- Problem statement: All of the material below is to be repeated exactly.

- Data shown:

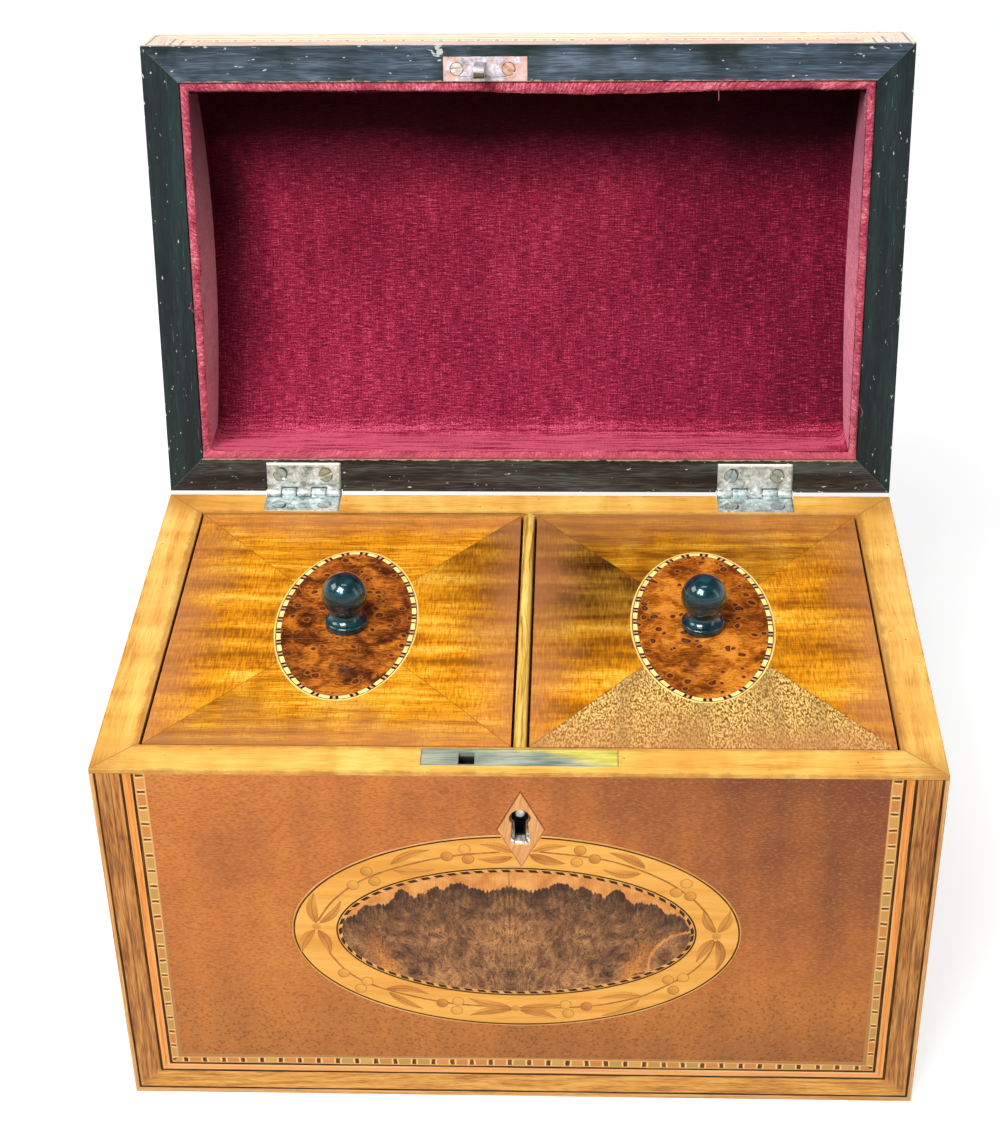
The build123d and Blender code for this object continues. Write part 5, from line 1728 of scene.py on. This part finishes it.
points, uv = rolled_edge()
edge_roll = add_piece("velvet_cut_edge", [(swing(points), uv)], raw_edge, "lid", smooth=True)

# %% Hairs and loose threads
def slivers(roots, directions, lengths, radius):
    """Three-sided hairs: rings of radius, 0.7 radius and 0.1 radius along each direction, bent a little."""
    directions = directions / np.linalg.norm(directions, axis=-1)[:, None]
    side = np.cross(directions, np.array([0.3, 0.9, 0.31]))
    side /= np.linalg.norm(side, axis=-1)[:, None]
    other = np.cross(directions, side)
    turn = np.radians([0, 120, 240, 360])
    ring = side[:, None] * np.cos(turn)[None, :, None] + other[:, None] * np.sin(turn)[None, :, None]
    rows = []
    for share, size, sag in ((0, 1.0, 0), (0.55, 0.7, 0.08), (1.0, 0.1, 0.3)):
        centre = roots + directions * (lengths * share)[:, None] + side * (lengths * sag)[:, None]
        rows.append(centre[:, None] + ring * radius * size)
    points = np.stack(rows, 1)
    return points, np.zeros((*points.shape[:3], 2))


pick = np.random.default_rng(21)
loop = rectangle(84.9, 48.15, 0.25)
spots = loop[pick.integers(0, len(loop) - 1, 2600)]
spots = spots + pick.normal(0, 0.45, spots.shape)
roots = np.concatenate([spots, np.full((len(spots), 1), VELVET_FOOT + 0.15)], -1)
aim = pick.normal(0, 0.75, roots.shape) + np.array([0, 0, -0.55])
hairs, hair_uv = slivers(roots, aim, pick.uniform(0.35, 1.05, len(roots)), 0.045)
fringe = add_piece("velvet_edge_hairs", [(swing(hairs), hair_uv)], raw_edge, "lid", smooth=True)

threads = []
for start, heading, length in (
    ((52.0, -49.0), 2.6, 9.0), ((28.5, -48.6), -2.7, 5.0), ((84.6, 30.0), 1.9, 8.0), ((-85.0, 12.0), -1.2, 6.0),
):
    t = np.linspace(0, 1, 24)
    curl = heading + 1.1 * np.sin(3.5 * t + start[0])
    path = np.array(start) + np.cumsum(np.stack([np.cos(curl), np.sin(curl)], -1), 0) * length / 24
    path = np.concatenate([path, (LID_RIM - 0.12 + 0 * t)[:, None]], -1)
    along = np.gradient(path, axis=0)
    along /= np.linalg.norm(along, axis=-1)[:, None]
    side = np.cross(along, [0, 0, 1.0])
    ring = np.radians(np.linspace(0, 360, 7))
    round_it = side[:, None] * np.cos(ring)[:, None] + np.array([0, 0, 1.0]) * np.sin(ring)[:, None]
    tube = path[:, None] + 0.11 * round_it
    threads.append((swing(tube), np.stack(np.broadcast_arrays(t[:, None] * length, ring[None, :]), -1)))
loose = add_piece("velvet_loose_threads", threads, raw_edge, "lid", smooth=True)

# %% [markdown]
# The end pieces of cloth are cut with an arched top, so their area is less than that of the rectangle around them.

# %% [markdown]
# ## Floor and light
#
# The photograph was taken against white, with light from all round and a large window above. A white world
# gives the even light; two large lamps give the highlights on the knobs and a little direction. The floor is
# white paper. To the camera it looks a little brighter than it is lit, so it reads as white and still holds the
# soft shadow of the box.

# %% Floor
floor_mesh = bpy.data.meshes.new("floor")
floor_mesh.from_pydata([(-6, -6, 0), (6, -6, 0), (6, 6, 0), (-6, 6, 0)], [], [(0, 1, 2, 3)])
floor = bpy.data.objects.new("floor", floor_mesh)
bpy.context.scene.collection.objects.link(floor)
paper, n = new_finish("matt_pale_floor", Roughness=0.9, Specular_IOR_Level=0.1, Base_Color="#B4B4B4")
floor_mesh.materials.append(paper)
tree = paper.node_tree
shader = tree.nodes["Principled BSDF"]
ray = tree.nodes.new("ShaderNodeLightPath").outputs
seen = n("MAXIMUM", n("MAXIMUM", ray["Is Camera Ray"], ray["Is Glossy Ray"]), ray["Is Transmission Ray"])
glow = n("MULTIPLY", seen, 0.75)
shader.inputs["Emission Color"].default_value = (1, 1, 1, 1)
tree.links.new(glow, shader.inputs["Emission Strength"])

# %% World and lamps
world = bpy.data.worlds.new("studio")
bpy.context.scene.world = world
world.use_nodes = True
tree = world.node_tree
n = partial(put, tree)
ray = tree.nodes.new("ShaderNodeLightPath").outputs
height = n("SeparateXYZ", n("TexCoord", out="Generated"), out="Z")
mirrored = n("MapRange", height, 0.1, 0.5, 1.0, 0.22)
strength = n("Mix FLOAT", ray["Is Glossy Ray"], 0.26, mirrored)
seen = n("MAXIMUM", ray["Is Camera Ray"], ray["Is Transmission Ray"])
strength = n("Mix FLOAT", seen, strength, 1.0)
tree.links.new(strength, tree.nodes["Background"].inputs["Strength"])
tree.nodes["Background"].inputs["Color"].default_value = (1, 1, 1, 1)


def lamp(name, azimuth, elevation, distance, size, power):
    """A rectangular soft lamp that points at the box from azimuth (0 is the front, left is negative) in degrees."""
    a, e = radians(azimuth), radians(elevation)
    place = Vector((sin(a) * cos(e), -cos(a) * cos(e), sin(e))) * distance + Vector((0, 0, 0.1))
    data = bpy.data.lights.new(name, "AREA")
    data.shape, data.size, data.size_y, data.energy = "RECTANGLE", size[0], size[1], power
    item = bpy.data.objects.new(name, data)
    bpy.context.scene.collection.objects.link(item)
    item.location = place
    item.rotation_euler = (Vector((0, 0, 0.1)) - place).to_track_quat("-Z", "Y").to_euler()
    return item


# A window of two panes at the upper left, a narrow skylight, and a dim panel on the right
lamp("window_pane_1", -40, 52, 0.95, (0.22, 0.42), 6.0)
lamp("window_pane_2", -17, 50, 0.95, (0.22, 0.42), 6.0)
lamp("skylight", 0, 82, 1.2, (0.5, 0.12), 1.2)
lamp("side_panel", 75, 25, 1.1, (0.3, 0.7), 1.0)
# Two pale walls are seen only as reflections: one on the left in the polish of the knobs, one behind the box
# along the top edge of the open lid
left_wall = lamp("left_wall_glow", -88, 42, 1.0, (0.45, 0.35), 3.0)
back_wall = lamp("back_wall_glow", 180, 14.5, 1.0, (0.6, 0.3), 2.8)
for wall in (left_wall, back_wall):
    wall.visible_diffuse = wall.visible_camera = False
bpy.context.scene.view_settings.view_transform = "Standard"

- Task result:
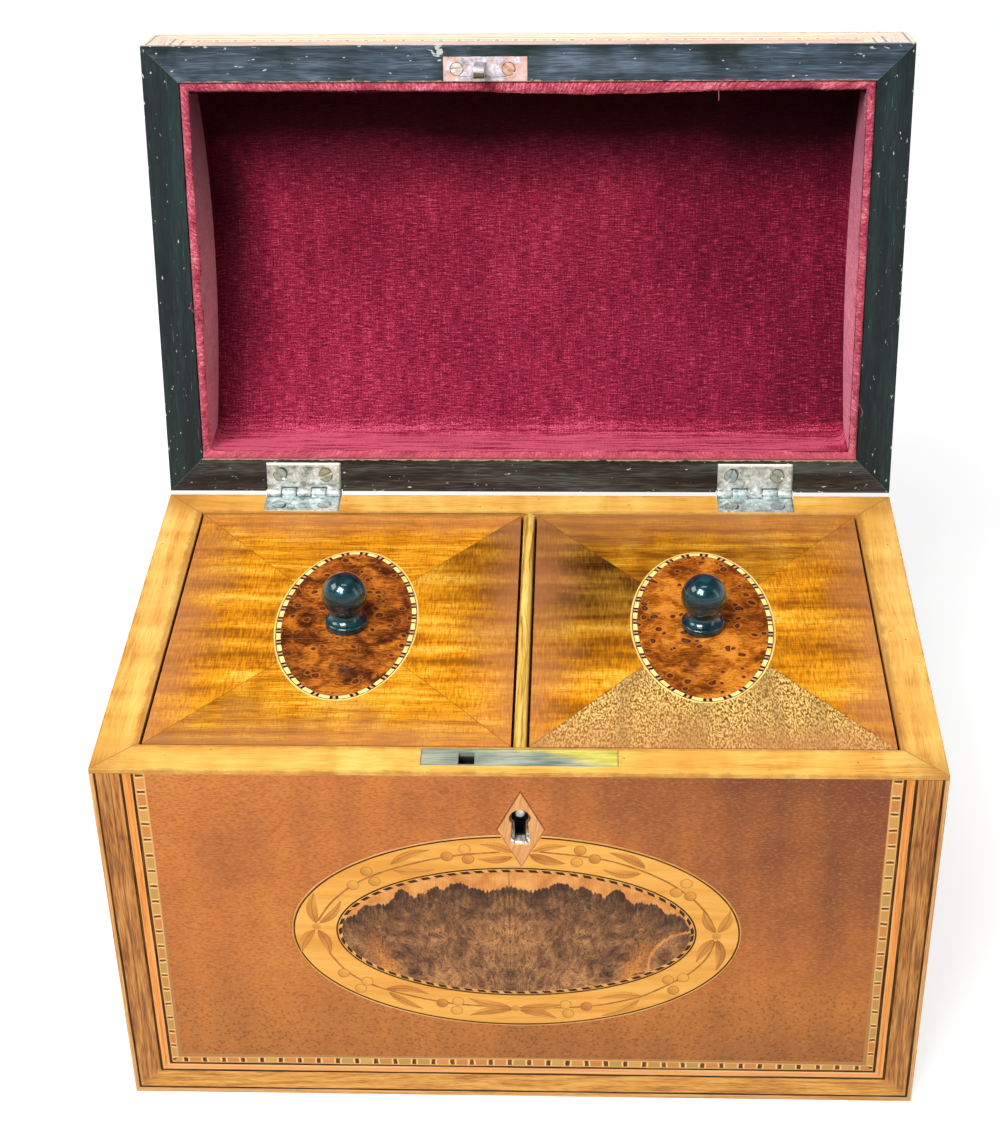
The build123d and Blender code for this object continues. Write part 5, from line 1728 of scene.py on. This part finishes it.
points, uv = rolled_edge()
edge_roll = add_piece("velvet_cut_edge", [(swing(points), uv)], raw_edge, "lid", smooth=True)

# %% Hairs and loose threads
def slivers(roots, directions, lengths, radius):
    """Three-sided hairs: rings of radius, 0.7 radius and 0.1 radius along each direction, bent a little."""
    directions = directions / np.linalg.norm(directions, axis=-1)[:, None]
    side = np.cross(directions, np.array([0.3, 0.9, 0.31]))
    side /= np.linalg.norm(side, axis=-1)[:, None]
    other = np.cross(directions, side)
    turn = np.radians([0, 120, 240, 360])
    ring = side[:, None] * np.cos(turn)[None, :, None] + other[:, None] * np.sin(turn)[None, :, None]
    rows = []
    for share, size, sag in ((0, 1.0, 0), (0.55, 0.7, 0.08), (1.0, 0.1, 0.3)):
        centre = roots + directions * (lengths * share)[:, None] + side * (lengths * sag)[:, None]
        rows.append(centre[:, None] + ring * radius * size)
    points = np.stack(rows, 1)
    return points, np.zeros((*points.shape[:3], 2))


pick = np.random.default_rng(21)
loop = rectangle(84.9, 48.15, 0.25)
spots = loop[pick.integers(0, len(loop) - 1, 2600)]
spots = spots + pick.normal(0, 0.45, spots.shape)
roots = np.concatenate([spots, np.full((len(spots), 1), VELVET_FOOT + 0.15)], -1)
aim = pick.normal(0, 0.75, roots.shape) + np.array([0, 0, -0.55])
hairs, hair_uv = slivers(roots, aim, pick.uniform(0.35, 1.05, len(roots)), 0.045)
fringe = add_piece("velvet_edge_hairs", [(swing(hairs), hair_uv)], raw_edge, "lid", smooth=True)

threads = []
for start, heading, length in (
    ((52.0, -49.0), 2.6, 9.0), ((28.5, -48.6), -2.7, 5.0), ((84.6, 30.0), 1.9, 8.0), ((-85.0, 12.0), -1.2, 6.0),
):
    t = np.linspace(0, 1, 24)
    curl = heading + 1.1 * np.sin(3.5 * t + start[0])
    path = np.array(start) + np.cumsum(np.stack([np.cos(curl), np.sin(curl)], -1), 0) * length / 24
    path = np.concatenate([path, (LID_RIM - 0.12 + 0 * t)[:, None]], -1)
    along = np.gradient(path, axis=0)
    along /= np.linalg.norm(along, axis=-1)[:, None]
    side = np.cross(along, [0, 0, 1.0])
    ring = np.radians(np.linspace(0, 360, 7))
    round_it = side[:, None] * np.cos(ring)[:, None] + np.array([0, 0, 1.0]) * np.sin(ring)[:, None]
    tube = path[:, None] + 0.11 * round_it
    threads.append((swing(tube), np.stack(np.broadcast_arrays(t[:, None] * length, ring[None, :]), -1)))
loose = add_piece("velvet_loose_threads", threads, raw_edge, "lid", smooth=True)

# %% [markdown]
# The end pieces of cloth are cut with an arched top, so their area is less than that of the rectangle around them.

# %% [markdown]
# ## Floor and light
#
# The photograph was taken against white, with light from all round and a large window above. A white world
# gives the even light; two large lamps give the highlights on the knobs and a little direction. The floor is
# white paper. To the camera it looks a little brighter than it is lit, so it reads as white and still holds the
# soft shadow of the box.

# %% Floor
floor_mesh = bpy.data.meshes.new("floor")
floor_mesh.from_pydata([(-6, -6, 0), (6, -6, 0), (6, 6, 0), (-6, 6, 0)], [], [(0, 1, 2, 3)])
floor = bpy.data.objects.new("floor", floor_mesh)
bpy.context.scene.collection.objects.link(floor)
paper, n = new_finish("matt_pale_floor", Roughness=0.9, Specular_IOR_Level=0.1, Base_Color="#B4B4B4")
floor_mesh.materials.append(paper)
tree = paper.node_tree
shader = tree.nodes["Principled BSDF"]
ray = tree.nodes.new("ShaderNodeLightPath").outputs
seen = n("MAXIMUM", n("MAXIMUM", ray["Is Camera Ray"], ray["Is Glossy Ray"]), ray["Is Transmission Ray"])
glow = n("MULTIPLY", seen, 0.75)
shader.inputs["Emission Color"].default_value = (1, 1, 1, 1)
tree.links.new(glow, shader.inputs["Emission Strength"])

# %% World and lamps
world = bpy.data.worlds.new("studio")
bpy.context.scene.world = world
world.use_nodes = True
tree = world.node_tree
n = partial(put, tree)
ray = tree.nodes.new("ShaderNodeLightPath").outputs
height = n("SeparateXYZ", n("TexCoord", out="Generated"), out="Z")
mirrored = n("MapRange", height, 0.1, 0.5, 1.0, 0.22)
strength = n("Mix FLOAT", ray["Is Glossy Ray"], 0.26, mirrored)
seen = n("MAXIMUM", ray["Is Camera Ray"], ray["Is Transmission Ray"])
strength = n("Mix FLOAT", seen, strength, 1.0)
tree.links.new(strength, tree.nodes["Background"].inputs["Strength"])
tree.nodes["Background"].inputs["Color"].default_value = (1, 1, 1, 1)


def lamp(name, azimuth, elevation, distance, size, power):
    """A rectangular soft lamp that points at the box from azimuth (0 is the front, left is negative) in degrees."""
    a, e = radians(azimuth), radians(elevation)
    place = Vector((sin(a) * cos(e), -cos(a) * cos(e), sin(e))) * distance + Vector((0, 0, 0.1))
    data = bpy.data.lights.new(name, "AREA")
    data.shape, data.size, data.size_y, data.energy = "RECTANGLE", size[0], size[1], power
    item = bpy.data.objects.new(name, data)
    bpy.context.scene.collection.objects.link(item)
    item.location = place
    item.rotation_euler = (Vector((0, 0, 0.1)) - place).to_track_quat("-Z", "Y").to_euler()
    return item


# A window of two panes at the upper left, a narrow skylight, and a dim panel on the right
lamp("window_pane_1", -40, 52, 0.95, (0.22, 0.42), 6.0)
lamp("window_pane_2", -17, 50, 0.95, (0.22, 0.42), 6.0)
lamp("skylight", 0, 82, 1.2, (0.5, 0.12), 1.2)
lamp("side_panel", 75, 25, 1.1, (0.3, 0.7), 1.0)
# Two pale walls are seen only as reflections: one on the left in the polish of the knobs, one behind the box
# along the top edge of the open lid
left_wall = lamp("left_wall_glow", -88, 42, 1.0, (0.45, 0.35), 3.0)
back_wall = lamp("back_wall_glow", 180, 14.5, 1.0, (0.6, 0.3), 2.8)
for wall in (left_wall, back_wall):
    wall.visible_diffuse = wall.visible_camera = False
bpy.context.scene.view_settings.view_transform = "Standard"